(2022.12.7)

「人間の時代/Human age」という言葉に示されるように、現代は人類が強大な力をもち、かつてない物質的繁栄を享受する一方で、その同じ力によって地球環境を破壊しかねないような時代です。そして、その力の源泉であり、かつ、人間の行動に深く影響しているのは、習慣、技術、経験則、道具、動機、価値観、信念など、人々が長い期間にわたって培ってきた様々な文化です。

そのため、持続可能な社会制度を実現し、人々に真の幸福をもたらす事業を計画実行していくためには、こうした文化に関する情報(=文化情報)を取得・蓄積し、人間は何を求め、何を好み、何を幸せと感じ、どういう場合にどういう行動に出るのかを理解することがきわめて重要です。
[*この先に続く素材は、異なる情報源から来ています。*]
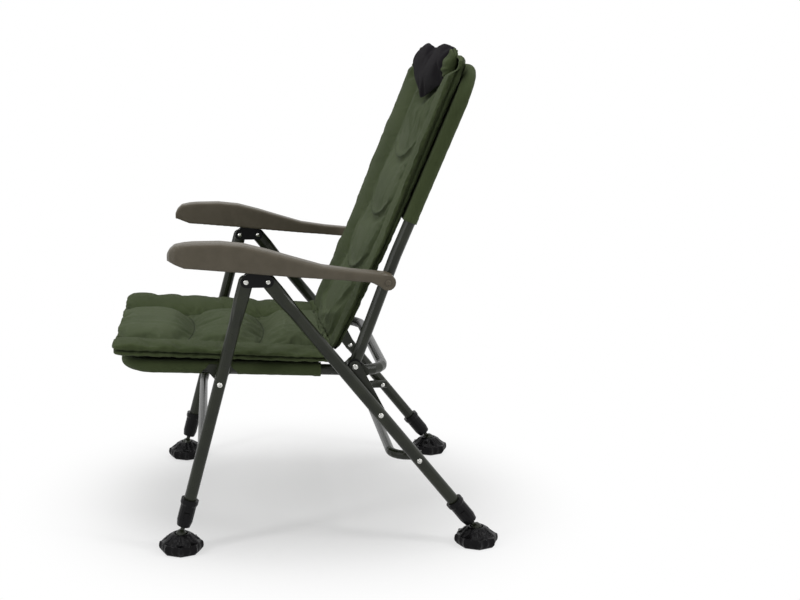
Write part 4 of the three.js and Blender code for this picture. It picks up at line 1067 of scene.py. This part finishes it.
def foot(node):
    low, high = (np.array(corner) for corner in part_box(node))
    middle_x, middle_y = (low[:2] + high[:2]) / 2
    scale = (high[0] - low[0]) / 2 / FOOT_RADIUS
    rings = []
    for r, z in FOOT_PROFILE:
        radius, height = foot_ring(r, z)
        rings.append(np.stack([middle_x + scale * radius * np.cos(FOOT_TURNS),
                               middle_y + scale * radius * np.sin(FOOT_TURNS), height], 1))
    piece = mesh_object(node + "_dome", *tube_rings(rings), ["rubber"])
    modify(piece, "BEVEL", width=0.0005, segments=2, limit_method="ANGLE", angle_limit=math.radians(34))
    apply_all(piece)
    piece.data.shade_smooth()
    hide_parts(node)
    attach(piece, BODY_OF[node])


for end_name in ("front", "rear"):
    for side_name in ("left", "right"):
        foot(f"mud_foot_{end_name}_{side_name}")


# Armrests: the same solids with softly rounded edges

def soften(node):
    source = NODES[node]
    obj = bpy.data.objects.new(node + "_moulded", source.data.copy())
    scene.collection.objects.link(obj)
    obj.matrix_world = source.matrix_world.copy()
    obj.data.materials.clear()
    obj.data.materials.append(MATS["arm"])
    modify(obj, "REMESH", mode="VOXEL", voxel_size=0.0014)
    modify(obj, "SMOOTH", factor=0.5, iterations=7)
    modify(obj, "DECIMATE", ratio=0.35)
    apply_all(obj)
    obj.data.shade_smooth()
    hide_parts(node)
    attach(obj, BODY_OF[node])


for side_name in ("left", "right"):
    soften(f"armrest_{side_name}")

# Floor, light and background
SHADOW_NEAR, SHADOW_FAR = 0.25, 0.66  # distances over which the floor turns to plain white
NEAR_WHITE = 0.4                      # how white the floor already is near the chair
SKY_LIGHT = 0.34


def seen_directly(tree):
    """1 for what the camera, a reflection or a clear piece shows, and 0 for light on the object."""
    path = add(tree, "LightPath")
    total = path.outputs["Is Camera Ray"]
    for name in ("Is Glossy Ray", "Is Transmission Ray"):
        most = add(tree, "Math", operation="MAXIMUM")
        tree.links.new(total, most.inputs[0])
        tree.links.new(path.outputs[name], most.inputs[1])
        total = most.outputs[0]
    return total


def mix_shaders(tree, factor, first, second):
    node = add(tree, "MixShader")
    for socket, source in zip(node.inputs, (factor, first.outputs[0], second.outputs[0])):
        tree.links.new(source, socket)
    return node


def add_floor():
    """Near the chair the floor keeps its shadow; further off it is plain white."""
    bpy.ops.mesh.primitive_plane_add(size=40, location=(0, 0, 0))
    floor = bpy.context.object
    floor.name = "floor"
    mat, tree, bsdf = shade("floor", (0.8, 0.8, 0.8), 0.7, Specular_IOR_Level=0.0)
    floor.data.materials.append(mat)
    distance = add(tree, "VectorMath", operation="LENGTH")
    tree.links.new(add(tree, "TexCoord").outputs["Object"], distance.inputs[0])
    fade = add(tree, "MapRange", interpolation_type="SMOOTHSTEP")
    set_range(fade, from_min=SHADOW_NEAR, from_max=SHADOW_FAR, to_min=NEAR_WHITE, to_max=1.0)
    tree.links.new(distance.outputs["Value"], fade.inputs["Value"])
    white = add(tree, "BsdfDiffuse", Color=(1, 1, 1, 1))
    glow = add(tree, "Emission", Color=(1, 1, 1, 1))
    shown = mix_shaders(tree, fade.outputs["Result"], white, glow)
    either = mix_shaders(tree, seen_directly(tree), bsdf, shown)
    tree.links.new(either.outputs[0], tree.nodes["Material Output"].inputs["Surface"])


def add_world():
    world = bpy.data.worlds.new("world")
    scene.world = world
    world.use_nodes = True
    tree = world.node_tree
    sky = tree.nodes["Background"]
    sky.inputs["Color"].default_value = (1, 1, 1, 1)
    level = add(tree, "MapRange")
    set_range(level, to_min=SKY_LIGHT, to_max=1.0)
    tree.links.new(seen_directly(tree), level.inputs["Value"])
    tree.links.new(level.outputs["Result"], sky.inputs["Strength"])


def lamp(name, wide, long, power_w, place):
    """An area lamp that faces the middle of the chair."""
    data = bpy.data.lights.new(name, "AREA")
    data.shape, data.size, data.size_y, data.energy = "RECTANGLE", wide, long, power_w
    obj = bpy.data.objects.new(name, data)
    scene.collection.objects.link(obj)
    obj.location = place
    obj.rotation_euler = (Vector((0, 0, 0.4)) - Vector(place)).to_track_quat("-Z", "Y").to_euler()


add_floor()
add_world()
lamp("top", 1.8, 1.8, 33, (-0.3, -0.2, 3.0))
lamp("front_strip", 0.34, 1.9, 17, (1.3, -2.0, 1.5))
lamp("rear_strip", 0.34, 1.9, 17, (1.1, 1.9, 1.8))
データサイエンスは、大規模なデータを数理科学と情報学、統計学に基づいて解析し、データから新たな価値を引き出す学問ですが、この理由により、文化はデータサイエンスの最前線に位置しており、また最重要ターゲットでもあります。

文化情報学部では、2005年の発足時にすでに、こうした文化情報の重要性とデータサイエンスのポテンシャルに着目し、研究の目標として、

(1)学術研究に基づく確かな文化情報を社会に供給する
(2)データサイエンスの分野横断的な強みを生かし、文化研究の方法論的な基礎を供給する

という二つを掲げ、教育の面では、

(3) 学生も教員もこれらの目標に向かって共同作業することを中心に据えた教育課程

を実施してきました。

2024年度から実施する新しい教育課程は、この理念をより鮮明に反映し、本学部の強みと独自性がさらに効果を発揮するものとなります。
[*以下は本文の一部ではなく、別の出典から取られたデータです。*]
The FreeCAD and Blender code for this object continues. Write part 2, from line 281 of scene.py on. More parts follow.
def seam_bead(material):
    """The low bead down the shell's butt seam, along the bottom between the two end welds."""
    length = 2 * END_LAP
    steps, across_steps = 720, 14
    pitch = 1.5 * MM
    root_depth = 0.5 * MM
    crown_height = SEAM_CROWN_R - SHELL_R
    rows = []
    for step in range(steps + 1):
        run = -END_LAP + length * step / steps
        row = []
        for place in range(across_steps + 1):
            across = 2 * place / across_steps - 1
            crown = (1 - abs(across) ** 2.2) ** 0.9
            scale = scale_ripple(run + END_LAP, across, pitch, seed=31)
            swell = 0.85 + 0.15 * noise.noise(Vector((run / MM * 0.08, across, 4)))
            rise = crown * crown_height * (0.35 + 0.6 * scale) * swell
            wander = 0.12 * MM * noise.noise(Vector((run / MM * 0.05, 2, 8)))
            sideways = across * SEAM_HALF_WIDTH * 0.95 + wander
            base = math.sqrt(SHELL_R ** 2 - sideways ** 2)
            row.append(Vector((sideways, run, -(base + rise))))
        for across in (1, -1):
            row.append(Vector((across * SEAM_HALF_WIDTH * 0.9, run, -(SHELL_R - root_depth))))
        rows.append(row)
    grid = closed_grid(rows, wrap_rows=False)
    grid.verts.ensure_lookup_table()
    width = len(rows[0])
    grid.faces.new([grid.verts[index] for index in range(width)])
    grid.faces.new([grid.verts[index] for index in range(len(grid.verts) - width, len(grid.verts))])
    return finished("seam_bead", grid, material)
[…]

そこでは、各学生は教育機関の単なる利用者としてではなく、研究機関の一員として扱われます。そのため、学生は社会から恩恵を受けるだけのTAKER としての社会参加から、社会に恩恵をもたらすGIVERとしての社会参加に移行し、青年期の最重要課題である「社会において自分をどう生かしていくか」という問題への思考を早くからめぐらせることになります。

また、徹底した探究型のカリキュラムを通じて、学問的探究の態度と能力を習得することとなり、他人から教えられるだけでなく、自ら必要な情報を求め、確かなデータ源・情報源を探り当てることのできる、自主的で自律的な学習者としての人生を歩み出します。

しかも、文化とデータサイエンスの融合という最前線の学問分野において、理系の学生も文系の学生も、未知の領域に分け入って研究を行う楽しさを経験することで、それまでにもっていた誤った苦手意識と専門意識から解放され、自らの殻を破る能力を身に付けます。こうして、本学部では、どんな分野にでも手を伸ばして学習する知的バイタリティにより、社会情勢の激しい変化に柔軟に対応できる人物を輩出します。

本学部は、こうしたビジョンのもと、他の高等教育機関にない、独自の教育研究上の貢献を行って参ります。